In connection with the settlement of vested restricted stock units, the Company repurchased 23,744 and 56,954 shares of common stock during the three and six months ended June 30, 2020, respectively, at an average cost of $20.84 and $21.07, respectively, per share (based on the market prices on the dates of vesting) from certain members of management to cover withholding taxes. Similarly, the Company repurchased 12,256 and 21,002 shares of common stock during the three and six months ended June 30, 2019, respectively, at an average cost of $17.08 and $17.10, respectively, per share (based on the market prices on the dates of vesting) from certain members of management to cover withholding taxes. During July 2020, an additional 106 shares of common stock were repurchased from certain employees at $20.92 per share in relation to the accelerated vesting of 266 shares of restricted stock units that vested prior to June 30, 2020, pursuant to terms of RSU grant agreement in July 2019.

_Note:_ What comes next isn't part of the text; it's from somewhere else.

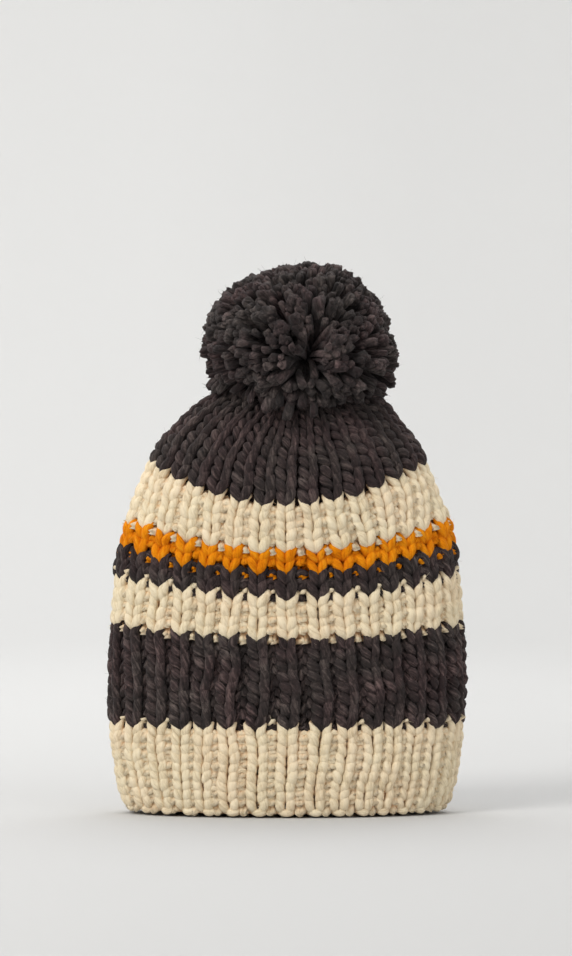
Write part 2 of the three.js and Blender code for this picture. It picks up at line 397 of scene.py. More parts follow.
def fuzz(paths, verts, yarn, shape, count, reach=(1.2, 3.6)):
    """Short loose fibres standing off the yarn: three-sided hairs that taper to a point."""
    tubes, rings, sides = shape
    v, y = verts.reshape(*shape, 3), yarn.reshape(*shape, 3)
    a = rng.integers(0, tubes, count * 3)
    b = rng.integers(0, rings, count * 3)
    c = rng.integers(0, sides, count * 3)
    radial = unit(v[a, b, c] - paths[a, b])
    outward = unit(paths[a, b] * np.array([1.0, 4.0, 0.0]) + np.array([0, 0, 1e-3]))
    keep = np.flatnonzero((radial * outward).sum(-1) > 0.05)[:count]
    a, b, c, radial = a[keep], b[keep], c[keep], radial[keep]
    hairs = len(a)
    tangent = unit(paths[a, (b + 1) % rings] - paths[a, b - 1])
    aim = unit(radial * rng.uniform(0.25, 1.0, (hairs, 1))
               + tangent * rng.normal(0, 0.9, (hairs, 1)) + rng.normal(0, 0.35, (hairs, 3)))
    length = rng.uniform(reach[0], reach[1], (hairs, 1, 1))
    curl = rng.normal(0, 0.38, (hairs, 1, 3))
    t = np.array([0.0, 0.4, 0.75, 1.0])[None, :, None]
    line = (v[a, b, c] - radial * 0.35)[:, None] + length * (aim[:, None] * t + curl * t * t)
    e1 = unit(np.cross(aim, rng.normal(0, 1, aim.shape)))
    e2 = np.cross(aim, e1)
    turn = np.arange(3) / 3 * TAU
    offset = (e1[:, None] * np.cos(turn)[None, :, None]
              + e2[:, None] * np.sin(turn)[None, :, None])
    radius = np.array([0.075, 0.06, 0.045])[None, :, None, None]
    ring_verts = line[:, :3, None] + offset[:, None] * radius
    hair = np.concatenate([ring_verts.reshape(hairs, 9, 3), line[:, 3:4]], 1)
    hair[..., 2] = np.maximum(hair[..., 2], FLOOR_GAP)
    quads = tube_faces(hairs, 3, 3, False, stride=10)
    base = np.arange(hairs)[:, None] * 10
    j = np.arange(3)[None, :]
    tip = np.stack(np.broadcast_arrays(base + 6 + j, base + 6 + (j + 1) % 3, base + 9), -1)
    foot = np.concatenate([base + 2, base + 1, base], 1)
    hair_yarn = np.repeat(y[a, b, c][:, None] + rng.normal(0, 0.5, (hairs, 1, 3)), 10, 1)
    tris = np.concatenate([tip.reshape(-1, 3), foot])
    return hair.reshape(-1, 3), quads, tris, hair_yarn.reshape(-1, 3)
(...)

On March 5, 2019, the Company’s Board of Directors approved a resolution reauthorizing the Company’s $30 million stock repurchase program for another 24-month period ending March 5, 2021, on the open market or otherwise, in such quantities, at such prices, in such manner and on such terms and conditions as management determines is in the best interests of the Company. Shares owned by employees, directors and other affiliates of the Company are not be eligible for repurchase under this program without further authorization from the Board. During the six months ended June 30, 2020, the Company repurchased and retired 1,417,292 shares of its common stock in open-market purchases, at an average price of $21.16 per share, for a total cost of $30.0 million. No shares were acquired under repurchase programs during the three and six months ended June 30, 2019. On August 4, 2020 the Company’s Board of Directors authorized the renewal of the share repurchase program in the amount of $30.0 million for another 24-month period ending August 4, 2022.